Source data.

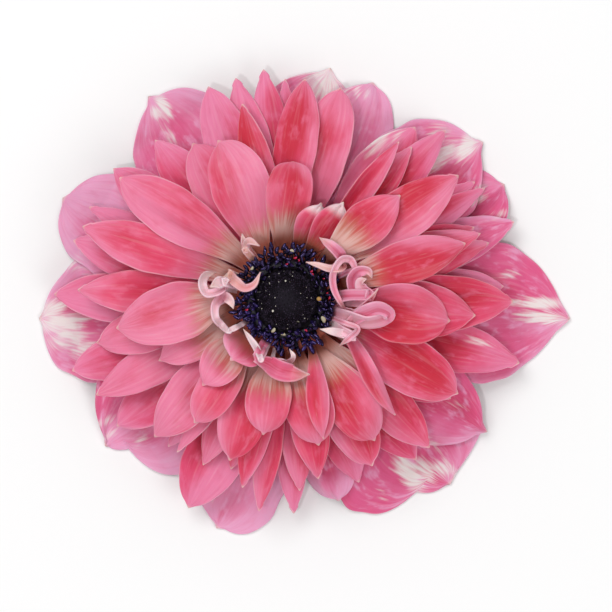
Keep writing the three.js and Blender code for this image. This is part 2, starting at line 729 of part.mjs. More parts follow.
// The stamens, sunk in one ring round the pistil and spread by the golden angle. One that would touch
// a curled petal leans further in.
function stamens(curled) {
  const random = makeRandom(7);
  const [inner, outer] = STAMEN_RING;
  const foot = CENTRE_FLOOR;
  let solid = turned([[inner, foot], [outer, foot], [outer, foot + RING_HEIGHTS[1]],
    [inner, foot + RING_HEIGHTS[0]], [inner, foot]], COLLAR_SIDES);
  for (let i = 0; i < STAMEN_COUNT; i++) {
    const share = (i + 0.5) / STAMEN_COUNT;
    const azimuth = i * GOLDEN_ANGLE + 0.12 * (random() - 0.5);
    const out = new THREE.Vector3(Math.cos(azimuth), Math.sin(azimuth), 0);
    const across = new THREE.Vector3(-out.y, out.x, 0);
    const height = ANTHER_HEIGHT - ANTHER_FALL * share + 0.8 * (random() - 0.5);
    const direction = out.clone().multiplyScalar(0.4 + share + 0.7 * (random() - 0.5));
    direction.addScaledVector(across, 1.3 * (random() - 0.5));
    direction.z = 0.35 + 0.4 * random();
    direction.normalize();
    const length = ANTHER_LENGTH + ANTHER_SPREAD * random();
    const start = out.clone().multiplyScalar(inner + 0.45 + 0.6 * share).setZ(foot + FOOT_SINK);
    let radius = Math.sqrt(ANTHER_INNER ** 2 + (ANTHER_OUTER ** 2 - ANTHER_INNER ** 2) * share);
    for (; radius > ANTHER_INNER - 0.2; radius -= 0.5) {
      const middle = out.clone().multiplyScalar(radius).setZ(height);
      const air = stamenSolid(start, middle, direction, length + 2 * ANTHER_AIR,
        ANTHER_WIDTH + 2 * ANTHER_AIR, FILAMENT_RADIUS + ANTHER_AIR);
      if (air.intersect(curled).isEmpty()) {
        solid = solid.add(stamenSolid(start, middle, direction, length, ANTHER_WIDTH, FILAMENT_RADIUS));
        break;
      }
    }
  }
  return solid;
}

// The pistil: a dome whose surface is raised in close rows of small grains
function pistil() {
  const sides = DOME_SIDES;
  const rings = DOME_RINGS;
  const points = [];
  for (let i = 0; i < rings - 1; i++) {
    const polar = (i / (rings - 1)) * (Math.PI / 2);
    for (let k = 0; k < sides; k++) {
      const azimuth = ((k + 0.5 * (i % 2)) / sides) * TURN;
      const grain = i > 0 && i < rings - 2 && (k + i) % 2 === 0 ? GRAIN_HEIGHT : 0;
      const radius = (DOME_RADIUS - GRAIN_HEIGHT + grain) * Math.cos(polar) ** 0.8;
      const height = (DOME_HEIGHT + grain) * Math.sin(polar) ** 1.1;
      points.push(new THREE.Vector3(radius * Math.cos(azimuth), radius * Math.sin(azimuth),
        CENTRE_FLOOR + DOME_SKIRT + height));
    }
  }
  const foot = points.slice(0, sides).map((point) => point.clone().setZ(CENTRE_FLOOR));
  points.unshift(...foot);
  const faces = [];
  for (let i = 0; i + 1 < rings; i++) {
    const here = i * sides;
    for (let k = 0; k < sides; k++) {
      const next = (k + 1) % sides;
      if (i > 0 && i % 2 === 0) {
        faces.push([here + k, here + next, here + sides + next]);
        faces.push([here + k, here + sides + next, here + sides + k]);
      } else {
        faces.push([here + k, here + next, here + sides + k]);
        faces.push([here + next, here + sides + next, here + sides + k]);
      }
    }
  }
  const crown = points.push(new THREE.Vector3(0, 0, CENTRE_FLOOR + DOME_SKIRT + DOME_HEIGHT)) - 1;
  const under = points.push(new THREE.Vector3(0, 0, CENTRE_FLOOR)) - 1;
  const last = (rings - 1) * sides;
  for (let k = 0; k < sides; k++) {
    const next = (k + 1) % sides;
    faces.push([last + k, last + next, crown]);
    faces.push([next, k, under]);
  }
  return solidFrom(points, faces);
}

// The green receptacle and the short stub of the cut stem
function receptacle() {
  return turned([[0, STEM_END], [STEM_RADIUS - STEM_BEVEL, STEM_END],
    [STEM_RADIUS, STEM_END + STEM_BEVEL], [STEM_RADIUS, STEM_TOP],
    [STEM_RADIUS + 0.8, (STEM_TOP + COLUMN_FOOT) / 2], [COLUMN_RADIUS - 1.2, COLUMN_FOOT],
    [COLUMN_RADIUS, COLUMN_FOOT + 0.9], [COLUMN_RADIUS, COLUMN_TOP - COLUMN_BEVEL],
    [COLUMN_RADIUS - COLUMN_BEVEL, COLUMN_TOP], [0, COLUMN_TOP]], COLUMN_SIDES);
}

const group = new THREE.Group();

function addNode(name, colour, solid) {
  const { vertProperties, triVerts, numProp } = solid.getMesh();
  const positions = new Float32Array((vertProperties.length / numProp) * 3);
  for (let i = 0; i < positions.length / 3; i++) {
    positions.set(vertProperties.subarray(i * numProp, i * numProp + 3), i * 3);
  }
  const geometry = new THREE.BufferGeometry();
  geometry.setAttribute("position", new THREE.BufferAttribute(positions, 3));
  geometry.setIndex(new THREE.BufferAttribute(new Uint32Array(triVerts), 1));
  geometry.computeVertexNormals();
  const material = new THREE.MeshStandardMaterial({ color: colour, roughness: 0.6, metalness: 0 });
  const mesh = new THREE.Mesh(geometry, material);
  mesh.name = name;
  group.add(mesh);
}

const skyline = new HeightMap();
let topWhorl = null;
addNode("receptacle", "#7d8a4a", receptacle());
WHORLS.forEach((whorl, index) => {
  let solid = collar(index);
  for (const { points, triangles } of drapedPetals(whorl, index, skyline)) {
    solid = solid.add(bladeSolid(points, triangles));
  }
  if (index === WHORLS.length - 1) {
    const beside = new HeightMap();
    for (const ribbon of RIBBONS) {
      const { points, triangles } = drape(ribbonRows(ribbon, skyline), 1, skyline, beside);
      rasterise(points, triangles, beside);
      solid = solid.add(bladeSolid(points, triangles));
    }
  }
  addNode(whorl.name, whorl.colour, solid);
  topWhorl = solid;
});
addNode("stamens", "#1d1b3a", stamens(topWhorl));
addNode("pistil", "#15121a", pistil());

// The origin goes to the middle of the footprint, at the level that the head rests on
const box = new THREE.Box3().setFromObject(group);
group.position.set(-(box.min.x + box.max.x) / 2, -(box.min.y + box.max.y) / 2, -box.min.z);

export default group;
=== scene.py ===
# %% [markdown]
# # A double anemone seen from above
# The bloom is a cut flower head that lies on its outer tepals and faces straight up. Fourteen broad
# outer tepals carry five whorls of narrower petals, and in the middle a ring of blue-black stamens
# stands round a velvety dome of tiny pistils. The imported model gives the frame: where the axis is,
# how high the whorls sit and how far they reach. Everything here is a finer piece in the same place.

# %% Load the frame
import math
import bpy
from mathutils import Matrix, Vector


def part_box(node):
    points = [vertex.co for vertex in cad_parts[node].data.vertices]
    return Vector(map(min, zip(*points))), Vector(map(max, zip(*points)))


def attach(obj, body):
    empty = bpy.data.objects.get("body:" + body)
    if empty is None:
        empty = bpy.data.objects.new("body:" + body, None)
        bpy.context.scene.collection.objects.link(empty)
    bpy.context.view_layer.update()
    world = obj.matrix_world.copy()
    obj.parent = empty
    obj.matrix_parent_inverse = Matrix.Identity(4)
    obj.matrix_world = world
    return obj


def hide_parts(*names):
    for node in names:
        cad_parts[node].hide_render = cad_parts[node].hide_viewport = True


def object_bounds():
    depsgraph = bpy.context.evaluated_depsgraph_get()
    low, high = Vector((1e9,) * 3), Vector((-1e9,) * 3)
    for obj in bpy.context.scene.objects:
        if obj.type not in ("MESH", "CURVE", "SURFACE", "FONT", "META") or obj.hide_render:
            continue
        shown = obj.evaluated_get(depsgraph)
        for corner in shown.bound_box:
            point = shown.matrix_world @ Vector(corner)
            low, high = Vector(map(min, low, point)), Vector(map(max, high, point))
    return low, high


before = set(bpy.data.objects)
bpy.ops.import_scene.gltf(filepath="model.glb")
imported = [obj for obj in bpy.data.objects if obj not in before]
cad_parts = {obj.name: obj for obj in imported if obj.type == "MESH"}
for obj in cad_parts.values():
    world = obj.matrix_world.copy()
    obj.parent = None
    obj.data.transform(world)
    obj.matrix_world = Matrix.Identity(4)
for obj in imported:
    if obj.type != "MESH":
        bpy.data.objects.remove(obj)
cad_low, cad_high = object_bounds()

from types import SimpleNamespace

import bpy
import numpy as np
from mathutils import Vector
from mathutils.kdtree import KDTree

MM = 0.001  # the scene is in metres, and the flower is worked out in millimetres
print("CAD box in mm:", [round(v / MM, 2) for v in (*cad_low, *cad_high)])

# %% [markdown]
# ## Where the flower stands
# The pistil's dome is round, so the middle of its box is the axis of the bloom. Its underside gives
# the level from which the heights of all whorls are counted.

# %% The axis and the level of the bloom
CENTRE_FLOOR = 14.95  # underside of the pistil and of the ring of stamens
dome_low, dome_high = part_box("pistil")
AXIS = np.array([(dome_low[0] + dome_high[0]) / 2, (dome_low[1] + dome_high[1]) / 2]) / MM
LEVEL = dome_low[2] / MM - CENTRE_FLOOR
print("axis of the bloom at", AXIS.round(3), "mm, heights shifted by", round(LEVEL, 3), "mm")

# %% [markdown]
# ## Camera
# The flower was photographed squarely from above and from far off, so a long lens looks straight
# down. A far camera also keeps the high petals from growing against the low ones.

# %% Camera
PICTURE = 612  # pixels on each side
MM_PER_PIXEL = 0.18
VIEW_MIDDLE = AXIS + (3.42, -1.08)  # what the middle of the picture shows
VIEW_DISTANCE = 1600.0  # above the level at which the scale holds
VIEW_LEVEL = 12
SENSOR = 36.0
camera_data = bpy.data.cameras.new("camera")
camera_data.sensor_width = SENSOR
camera_data.lens = SENSOR * VIEW_DISTANCE / (PICTURE * MM_PER_PIXEL)
camera_data.clip_start = 0.1
camera_data.clip_end = 10
camera = bpy.data.objects.new("camera", camera_data)
camera.location = (VIEW_MIDDLE[0] * MM, VIEW_MIDDLE[1] * MM, (VIEW_DISTANCE + VIEW_LEVEL) * MM)
bpy.context.scene.collection.objects.link(camera)
bpy.context.scene.camera = camera
print("lens", round(camera_data.lens), "mm")

# %% [markdown]
# ## The whorls
# Each petal was measured on the real bloom: the azimuth of its tip, how far the tip reaches from the
# axis and its greatest width. They could be scattered by a rule alone, but then the bloom would be
# another flower. A whorl's list runs in the order in which its petals lie on one another. A petal
# that stands out has values of its own, such as the azimuth of its axis where the tip leans, the share
# of its length at which it is widest, the mm of its corner (point), the tears in its margin (steps:
# side, start and the share of the width that is left), and cream_out, which moves its pale foot out.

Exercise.
Working from the data above, extract solely the lines from the one containing "head rests on" through the one containing "shown = obj.evaluated_get(depsgraph)", exactly as they appear, both included.

Task response.
// The origin goes to the middle of the footprint, at the level that the head rests on
const box = new THREE.Box3().setFromObject(group);
group.position.set(-(box.min.x + box.max.x) / 2, -(box.min.y + box.max.y) / 2, -box.min.z);

export default group;
=== scene.py ===
# %% [markdown]
# # A double anemone seen from above
# The bloom is a cut flower head that lies on its outer tepals and faces straight up. Fourteen broad
# outer tepals carry five whorls of narrower petals, and in the middle a ring of blue-black stamens
# stands round a velvety dome of tiny pistils. The imported model gives the frame: where the axis is,
# how high the whorls sit and how far they reach. Everything here is a finer piece in the same place.

# %% Load the frame
import math
import bpy
from mathutils import Matrix, Vector


def part_box(node):
    points = [vertex.co for vertex in cad_parts[node].data.vertices]
    return Vector(map(min, zip(*points))), Vector(map(max, zip(*points)))


def attach(obj, body):
    empty = bpy.data.objects.get("body:" + body)
    if empty is None:
        empty = bpy.data.objects.new("body:" + body, None)
        bpy.context.scene.collection.objects.link(empty)
    bpy.context.view_layer.update()
    world = obj.matrix_world.copy()
    obj.parent = empty
    obj.matrix_parent_inverse = Matrix.Identity(4)
    obj.matrix_world = world
    return obj


def hide_parts(*names):
    for node in names:
        cad_parts[node].hide_render = cad_parts[node].hide_viewport = True


def object_bounds():
    depsgraph = bpy.context.evaluated_depsgraph_get()
    low, high = Vector((1e9,) * 3), Vector((-1e9,) * 3)
    for obj in bpy.context.scene.objects:
        if obj.type not in ("MESH", "CURVE", "SURFACE", "FONT", "META") or obj.hide_render:
            continue
        shown = obj.evaluated_get(depsgraph)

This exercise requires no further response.